Em 1938, entrou no Liceu de Artes e Ofícios e começou a trabalhar na revista "O Cruzeiro". Ali, se tornaria um dos principais nomes do jornalismo e das artes no Brasil.

Era "desses boêmios cariocas capazes de sair do bar às três da manhã, estar na praia às oito, na máquina de escrever às dez", em descrição que usou para si e para o jornalista e amigo Sérgio Porto, o Stanislaw Ponte Preta.

A praia era uma de suas predileções. Morador de Ipanema desde 1954, colocou o Posto Nove e o frescobol (esporte que afirmava ter inventado) no mapa. Bom nadador, dizia ser "atleta frustrado".

Dificilmente se diria frustrado em outras áreas: foi premiado como desenhista (ao lado de seu ídolo Saul Steinberg), requisitado como tradutor (de Shakespeare, Molière, Sófocles, Bernard Shaw), autor de peças célebres como "Liberdade, Liberdade" (1965), uma das obras pioneiras do teatro de resistência ao regime militar.

Publicou mais de 50 livros a partir de 1946, boa parte compilando textos humorísticos e desenhos feitos para a imprensa, dentre eles "Fábulas Fabulosas" (1964).

Seu humor crítico lhe traria problemas com políticos, desde o presidente Juscelino Kubitschek (que censurou seu programa na TV Tupi, após piada com a primeira-dama) até os militares que atacaram "O Pasquim" -que ajudou a criar- na ditadura.

Fiel a seus princípios ("Desconfio de todo idealista que lucra com seu ideal"), Millôr não buscaria indenização pelas perseguições durante o regime militar e criticou amigos que o fizeram. "Quer dizer que aquilo não era ideologia, era investimento?", disse, à época.

A política causaria o fim da primeira fase (1968-1982) na revista "Veja", quando se negou a retirar o apoio a Leonel Brizola nas eleições para governador do Rio em 1982. Em 2004, voltaria à "Veja".

Na Folha, assinou uma coluna semanal, no caderno dominical "Mais!", entre julho de 2000 e agosto de 2001.

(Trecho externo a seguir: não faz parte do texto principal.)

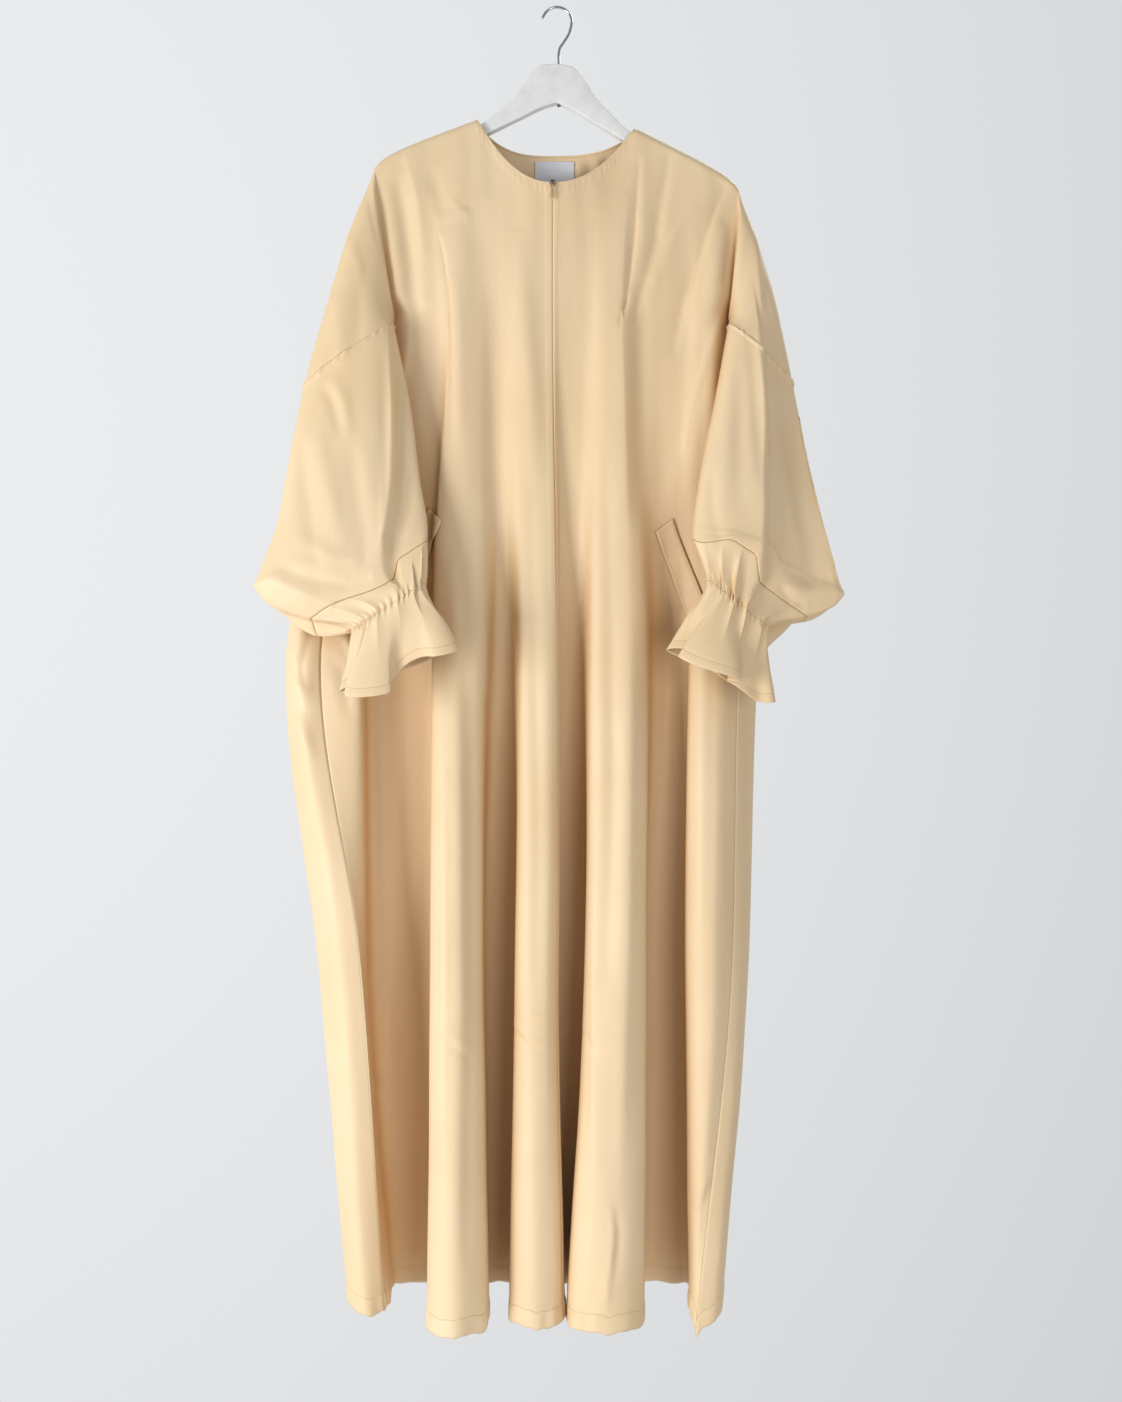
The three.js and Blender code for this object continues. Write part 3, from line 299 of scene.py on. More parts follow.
# ---- Creases ----
# Each crease: its path downwards in x and z, its height (a trough is negative), half width, roundness
# (2 is soft, 1 is a pressed edge), and how many times as wide it is on its +X side.
Crease = namedtuple("Crease", "path height width round far", defaults=[2, 1])
FRONT_CREASES = [
    # drag lines from the wearer's left shoulder to the bust
    Crease([(99, -182), (96, -226), (93, -277), (88, -320), (81, -368)], -4.4, 10, 1.2, 0.3),
    Crease([(84, -350), (79, -370), (71, -385)], -3.6, 3, 1.1, 0.8),
    Crease([(86, -225), (81, -270), (78, -330), (77, -400), (80, -500), (84, -640)], 3.2, 22, 1.3, 0.35),
    Crease([(136, -172), (129, -220), (123, -250), (119, -286), (109, -319), (99, -354), (92, -384)], -4.4,
        10, 1.3, 0.4),
    Crease([(166, -236), (155, -252), (142, -270), (131, -296), (120, -323), (111, -352), (108, -380)], 2.2,
        4, 1.2, 3),
    Crease([(204, -215), (192, -237), (181, -268), (171, -299), (161, -325), (152, -358), (137, -420)],
        -5.4, 13, 1.2, 0.3),
    Crease([(203, -262), (194, -300), (184, -345), (172, -400)], 3.9, 13),
    Crease([(202, -348), (190, -384), (173, -439), (158, -488), (150, -540)], 3.4, 3.4, 1.1, 3),
    Crease([(214, -246), (209, -275), (203, -307), (199, -340)], -2.4, 5, 1.4),
    Crease([(110, -330), (100, -400), (97, -500), (98, -620)], -3.9, 11),
    Crease([(46, -250), (43, -330), (41, -420), (42, -520), (44, -620)], -2.8, 24, 1.6, 0.7),
    Crease([(132, -155), (127, -168)], -2.0, 3.2, 1.3),
    Crease([(158, -169), (156, -183)], -2.0, 3.2, 1.3),
    Crease([(180, -181), (175, -191)], -1.6, 3.2, 1.3),
    # towards the wearer's right shoulder
    Crease([(-182, -176), (-172, -211), (-165, -242), (-162, -277), (-159, -310)], 1.6, 4, 1.1, 2.6),
    Crease([(-192, -205), (-182, -250), (-174, -310), (-168, -400)], -4.5, 10),
    Crease([(-141, -276), (-135, -300), (-131, -335), (-129, -373), (-127, -440), (-128, -520)], -3.2, 4,
        1.1, 0.5),
    Crease([(-156, -230), (-147, -300), (-142, -400), (-139, -520), (-137, -640)], -4.6, 40, 1.6, 0.35),
    Crease([(-122, -320), (-117, -360), (-115, -430), (-114, -540)], 1.2, 7),
    Crease([(-146, -258), (-126, -252), (-104, -250)], 1.2, 5, 1.4),
    Crease([(-150, -270), (-128, -266), (-108, -262)], -1.1, 5, 1.4),
    Crease([(-128, -232), (-116, -246), (-100, -254)], 0.9, 4),
    Crease([(-96, -236), (-86, -300), (-80, -380), (-77, -500), (-78, -600)], -4.0, 20, 1.8, 0.8),
    Crease([(-46, -270), (-38, -380), (-28, -480), (-20, -580)], 2.7, 12),
    Crease([(-150, -196), (-140, -230), (-134, -262)], -1.8, 9),
    # long soft folds down the skirt
    Crease([(-122, -640), (-116, -800), (-112, -980), (-108, -1200)], 2.4, 9),
    Crease([(-88, -620), (-90, -720), (-94, -830)], 3.6, 16),
    Crease([(-99, -810), (-98, -950), (-97, -1150), (-100, -1480)], -3.3, 10),
    Crease([(-132, -900), (-128, -1100), (-130, -1400)], 1.2, 6),
    Crease([(-30, -560), (-26, -760), (-22, -1000), (-24, -1300)], -2.7, 9),
    Crease([(-12, -700), (-10, -1000), (-10, -1400)], 1.2, 6),
    Crease([(58, -520), (62, -700), (64, -900), (58, -1160)], -3.3, 9),
    Crease([(84, -620), (84, -820), (80, -1100), (70, -1400)], 2.7, 9),
    Crease([(44, -1000), (42, -1200), (41, -1396), (37, -1456), (31, -1512)], 2.2, 4, 1.3, 2.2),
    Crease([(60, -1404), (64, -1437), (59, -1487), (55, -1524)], 2.2, 4, 1.3),
    Crease([(69, -1410), (71, -1445), (66, -1490)], -1.6, 4, 1.3),
    Crease([(118, -1290), (128, -1246), (136, -1210)], 0.9, 3, 1.2),
    Crease([(104, -1398), (116, -1372), (130, -1340)], 0.9, 2.6, 1.2),
    Crease([(172, -720), (170, -900), (166, -1100)], 2.1, 8),
    Crease([(-214, -760), (-208, -1000), (-206, -1200)], 2.7, 9),
    Crease([(-190, -800), (-184, -1000), (-178, -1240)], -2.4, 9),
    Crease([(130, -620), (132, -800), (136, -1000)], -2.1, 8),
    # pressed marks across the folds
    Crease([(-48, -1196), (-30, -1192), (-6, -1198)], 1.3, 3.2, 1.3),
    Crease([(-50, -1203), (-30, -1221), (-4, -1226)], 1.5, 3.2, 1.3),
    Crease([(-50, -1211), (-28, -1230), (-4, -1234)], -1.0, 4),
    Crease([(-146, -1216), (-118, -1226), (-92, -1243)], -1.2, 5),
    Crease([(-142, -1206), (-118, -1214), (-94, -1230)], 0.9, 5),
    Crease([(30, -1214), (40, -1226), (46, -1244)], -1.4, 3.6, 1.3),
    Crease([(-236, -1310), (-214, -1284), (-194, -1264), (-168, -1244)], 1.2, 7),
    Crease([(-232, -1322), (-210, -1296), (-188, -1276)], -1.0, 7),
    Crease([(161, -1416), (172, -1396), (190, -1366)], 2.2, 6),
    Crease([(168, -1424), (180, -1402), (194, -1380)], -1.6, 6),
    # pocket bags behind the cloth
    Crease([(50, -910), (80, -913), (112, -910)], -0.9, 4, 1.4),
    Crease([(-124, -922), (-108, -920), (-92, -915)], -0.9, 4, 1.4),
    # bunched cloth over the wearer's right hip
    Crease([(-262, -720), (-240, -735), (-222, -765)], -4.6, 6, 1.3),
    Crease([(-268, -738), (-248, -756), (-232, -790)], 4.4, 5, 1.3),
    Crease([(-270, -776), (-254, -800), (-244, -850)], -3.3, 8),
]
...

No período, escreveu texto que lhe rendeu processo do deputado Aldo Rebelo (PC do B-SP), após dizer que seu projeto de restringir termos estrangeiros na língua portuguesa era "uma idioletice".

INDECENTEMENTE FELIZ

Nos últimos anos, Millôr repetia em entrevistas que era "indecentemente feliz".

Casado com Wanda Rubino desde 1948 -mãe de Ivan, 58, e Paula, 54-, manteve longo relacionamento com a jornalista Cora Rónai, que postou em seu blog ontem: "Millôr foi embora. O dia mais triste da minha vida".

Em uma de suas máximas, definiu "monogamia": "A capacidade de ser infiel à mesma pessoa durante a vida inteira". "Ele sempre teve namoradas, mas nunca saiu de casa", disse seu irmão, Hélio.

Millôr será velado hoje, às 10h, no Memorial do Carmo, no Caju (zona portuária do Rio), com acesso aberto ao público. A cremação, fechada, será às 15h, no mesmo local.